If you are expecting some kind of closure, dont expect it by getting a genuine sorry from a psychopath is a case of mission impossible. Because like this song says psychopaths don’t have the cognitive or emotional capacity to look inside and see that they have actually done anything wrong and in their mind saying sorry is impossible for them. They are more concerned with what can they get from you to make them love them because “Sorry seems to be the hardest word.”

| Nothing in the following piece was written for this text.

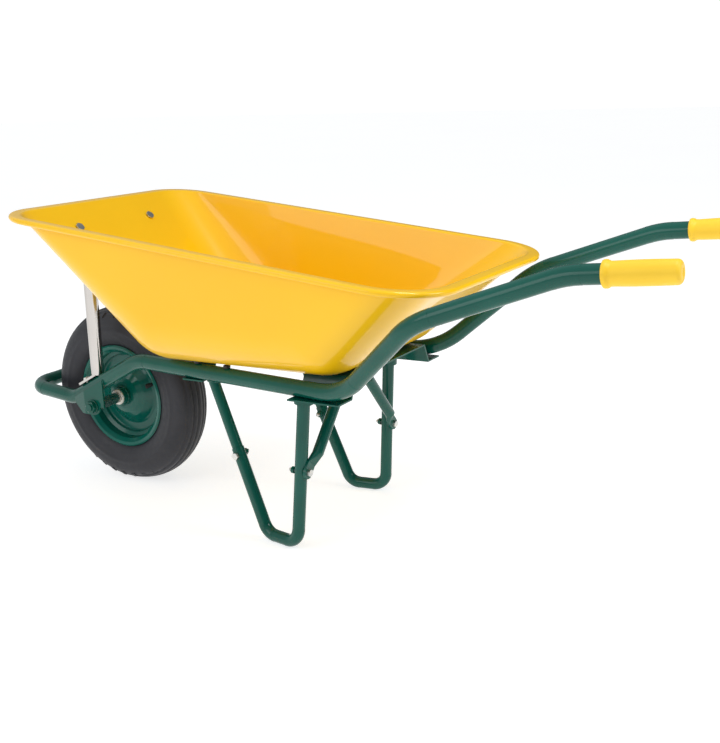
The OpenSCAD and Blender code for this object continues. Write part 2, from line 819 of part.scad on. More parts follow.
module on_axle(y) {
    translate([0, y, axle_z]) rotate([-90, 0, 0]) children();
}

module ring(r_out, r_in, h) {
    difference() {
        cylinder(r = r_out, h = h);
        translate([0, 0, -1]) cylinder(r = r_in, h = h + 2);
    }
}

module axle() {
    color("Silver") from_axle() on_axle(-axle_half) cylinder(r = axle_r, h = 2 * axle_half);
}

module axle_washers() {
    color("Silver") from_axle() for (s = [-1, 1]) side(-s) on_axle(washer_y) ring(axle_washer_r, axle_r + touch, axle_washer_t);
}

module axle_nuts() {
    color("Silver") from_axle() for (s = [-1, 1]) side(-s) on_axle(nut_y) difference() {
        cylinder(r = axle_nut_r, h = axle_nut_h, $fn = 6);
        translate([0, 0, -1]) cylinder(r = axle_r + 0.05, h = axle_nut_h + 2);
    }
}

bush_flange_t = 3;
bush_flange_r = 17;
bush_len = 22;
spacer_r = 12;
spacer_start = hub_half + bush_flange_t + free_gap;

module axle_spacers() {
    color("Silver") from_axle() for (s = [-1, 1]) side(-s) on_axle(spacer_start)
        ring(spacer_r, axle_r + touch, bracket_y - touch - spacer_start);
}

// ---------------------------------------------------------------- wheel
module hub() {
    color("DarkGreen") from_axle() on_axle(-hub_half) ring(hub_r, hub_bore_r, 2 * hub_half);
}

module hub_bushes() {
    color("White") from_axle() for (s = [-1, 1]) side(-s) difference() {
        union() {
            on_axle(hub_half - bush_len) cylinder(r = hub_bore_r - 0.02, h = bush_len + 1);
            on_axle(hub_half + 0.02) cylinder(r = bush_flange_r, h = bush_flange_t - 0.02);
        }
        on_axle(0) cylinder(r = axle_r + run_gap, h = far);
    }
}

// Section of one pressed rim half as a line of points [radius, distance from the wheel's middle]
rim_mid = rim_sheet / 2 + 0.05;
RIM = [
    [rim_flange_r, 36], [rim_flange_r - 3, 38.5], [rim_flange_r - 8, 37], [bead_r + 3, 33], [bead_r, 30],
    [bead_r - 1.5, 14], [92, 9], [90, rim_mid + 2], [87, rim_mid], [72, rim_mid], [66, rim_mid + 3],
    [52, 17], [40, 25], [30, 28], [hub_r + 0.05 + rim_sheet / 2, 28], [hub_r + 0.05 + rim_sheet / 2, 34]
];
function seg_n(p, i) = let (d = unit(p[i + 1] - p[i])) [-d[1], d[0]];
function pt_n(p, i) = i == 0 ? seg_n(p, 0) : i == len(p) - 1 ? seg_n(p, i - 1) :
    let (a = seg_n(p, i - 1), b = seg_n(p, i), m = unit(a + b)) m / (m * a);
function offset_line(p, d) = [for (i = [0:len(p) - 1]) p[i] + pt_n(p, i) * d];
function back(p) = [for (i = [len(p) - 1:-1:0]) p[i]];

valve_hole_r = 6.5;
valve_hole_at = 95;
valve_hole_y = 11.5;
valve_lean = 60;
module valve_place() {
    translate([0, 0, axle_z]) rotate([0, -valve_turn, 0]) translate([valve_hole_at, -valve_hole_y, 0])
        rotate([0, 0, valve_lean]) rotate([0, 90, 0]) children();
}

module rim_half() {
    on_axle(0) rotate_extrude($fn = 96) polygon(concat(
        offset_line(RIM, rim_sheet / 2), back(offset_line(RIM, -rim_sheet / 2))));
}

module rim_half_left() {
    color("DarkGreen") from_axle() difference() {
        mirror([0, 1, 0]) rim_half();
        valve_place() translate([0, 0, -20]) cylinder(r = valve_hole_r, h = 40);
    }
}

module rim_half_right() {
    color("DarkGreen") from_axle() rim_half();
}

// Tyre section: a rounded crown, full sidewalls and two beads on the rim
tyre_mid = (tyre_r + bead_r) / 2 + 2;
tyre_h = tyre_r - tyre_mid;
bead_y = 29;
tyre_t = 7;
tyre_steps = 14;
function sgn_pow(v, e) = sign(v) * pow(abs(v), e);
function tyre_pt(a, t) = [
    tyre_mid + (tyre_h - t) * sgn_pow(cos(a), 0.86),
    (tyre_w / 2 - t) * sgn_pow(sin(a), 0.86)
];
tyre_low = 140;
outer_arc = [for (i = [-tyre_steps:tyre_steps]) tyre_pt(i * tyre_low / tyre_steps, 0)];
inner_arc = [for (i = [tyre_steps:-1:-tyre_steps]) tyre_pt(i * tyre_low / tyre_steps, tyre_t)];

module tyre() {
    b = bead_r + rim_sheet / 2 + touch + 1.4;
    color("DimGray") from_axle() on_axle(0) rotate_extrude($fn = 128) polygon(concat(
        [[b, -18], [b, -bead_y]], outer_arc, [[b, bead_y], [b, 18]], inner_arc));
}

// Inner tube, filled out to the tyre's inside, open where the valve enters
tube_air_r = 33;
inner_tube_t = 2;
inner_tube_mid = tyre_mid - 2;
module inner_tube() {
    color("Black") from_axle() difference() {
        on_axle(0) rotate_extrude($fn = 96) translate([inner_tube_mid, 0]) difference() {
            circle(tube_air_r);
            circle(tube_air_r - inner_tube_t);
        }
        stem_base(stem_base_r + touch / 2);
    }
}

stem_r = 4;
stem_out = 24;
stem_elbow = 12;
cap_r = 5;
cap_len = 12;
cap_end = 3;
stem_base_r = 5;
stem_in = 16;

// Runs radially out from the elbow to the inner tube
module stem_base(r) {
    valve_place() translate([0, 0, stem_elbow]) rotate([0, -90, 0]) rotate([0, 0, -valve_lean]) rotate([0, 90, 0])
        cylinder(r = r, h = stem_in);
}

module valve_stem() {
    color("Black") from_axle() {
        valve_place() translate([0, 0, -stem_out]) cylinder(r = stem_r, h = stem_out + stem_elbow);
        valve_place() translate([0, 0, stem_elbow]) sphere(stem_base_r + 0.4);
        stem_base(stem_base_r);
    }
}

module valve_cap() {
    color("Black") from_axle() valve_place() translate([0, 0, -stem_out - cap_end]) difference() {
        cylinder(r = cap_r, h = cap_len);
        translate([0, 0, cap_end - touch / 2]) cylinder(r = stem_r + touch / 2, h = cap_len);
    }
}

frame_tube();
grip_left();
grip_right();
tray();
tray_pads();
tray_bolts();
tray_washers();
tray_nuts();
bridge_front();
bridge_rear();
leg_left();
leg_right();
leg_sockets();
stay_left();
stay_right();
stay_bolts();
stay_nuts();
cross_brace_left();
cross_brace_right();
cross_bolts();
cross_nuts();
brace_left();
brace_right();
brace_bolts();
brace_nuts();
wheel_bracket_left();
wheel_bracket_right();
axle();
axle_washers();
axle_nuts();
axle_spacers();
hub();
hub_bushes();
rim_half_left();
rim_half_right();
tyre();
inner_tube();
valve_stem();
valve_cap();
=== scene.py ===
# %% [markdown]
# # A builder's barrow, finished and lit
# The barrow's sizes were settled in CAD. Blender adds what CAD solids lack: a pressed sheet tray
# with a rolled edge, tyre lugs, chamfered bolts, weld seams, and finishes with depth. Everything
# is in metres. X runs from the wheel to the handles, and Z is up from the floor.

# %% Load the frame
import json
import math

import bmesh
import bpy
import numpy as np
from mathutils import Matrix, Vector
from mathutils.bvhtree import BVHTree


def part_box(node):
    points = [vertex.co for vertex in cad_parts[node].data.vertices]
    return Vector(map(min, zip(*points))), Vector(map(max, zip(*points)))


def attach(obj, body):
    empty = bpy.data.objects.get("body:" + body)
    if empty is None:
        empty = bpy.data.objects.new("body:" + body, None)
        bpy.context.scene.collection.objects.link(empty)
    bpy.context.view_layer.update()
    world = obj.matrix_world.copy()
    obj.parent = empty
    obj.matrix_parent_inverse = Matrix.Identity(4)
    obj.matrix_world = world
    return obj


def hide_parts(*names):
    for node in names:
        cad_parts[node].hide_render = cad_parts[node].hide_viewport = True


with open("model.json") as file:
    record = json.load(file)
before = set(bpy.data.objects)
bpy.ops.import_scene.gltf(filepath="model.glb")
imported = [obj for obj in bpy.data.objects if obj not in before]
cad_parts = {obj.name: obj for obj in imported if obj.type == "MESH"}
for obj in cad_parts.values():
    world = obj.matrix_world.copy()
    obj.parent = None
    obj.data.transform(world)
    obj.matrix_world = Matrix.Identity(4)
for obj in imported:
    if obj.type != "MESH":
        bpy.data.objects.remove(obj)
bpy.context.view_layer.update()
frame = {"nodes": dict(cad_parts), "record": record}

nodes = frame["nodes"]

# %% [markdown]
# The camera stands low at the left rear corner, about two metres off, so that the nose, the
# tray's inside and both handles show. Its slight roll keeps the barrow's own lean in view.

# %% Camera
CAMERA_AT = Vector((1.1280, -1.6770, 0.8510))
CAMERA_TO = Vector((0.0986, 0.0, 0.3165))
ROLL_DEG = -1.889
LENS_MM = 52.345
SENSOR_MM = 36.0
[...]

The best thing you can do with you life is move on, never look back take time to heal and be happy.

Re: Narcissism

Narcissists are prone to be workaholics, but unlike those that work hard to enhance life, the narcissist only strives for power and craves being the center of attention. They use manipulation tactics in order to get people to serve as pawns as a way of achieving their goal. They will say anything, name-drop, and do whatever is needed to simply impress others. As the narcissist’s arrogance builds, the illusion of grandeur affects all areas of their life, and the lives of those closest to them. It is inevitable that the narcissist fails, and as confidence wanes, growing insecurity causes them to criticize their spouse in order to regain the superior position in the relationship. The narcissist then believes that he or she is above the law and societal rules, and now they have the components that lead to unethical and immoral behavior. They lose their integrity by committing outrageous acts of lying, stealing, fraud, and infidelities. Projection of blame and even dissociation gives these self-serving individuals license to be unfaithful, to go elsewhere to feed their sagging egos, and it matters not whom gets hurt in the process. This is a never-ending cycle of a narcissist.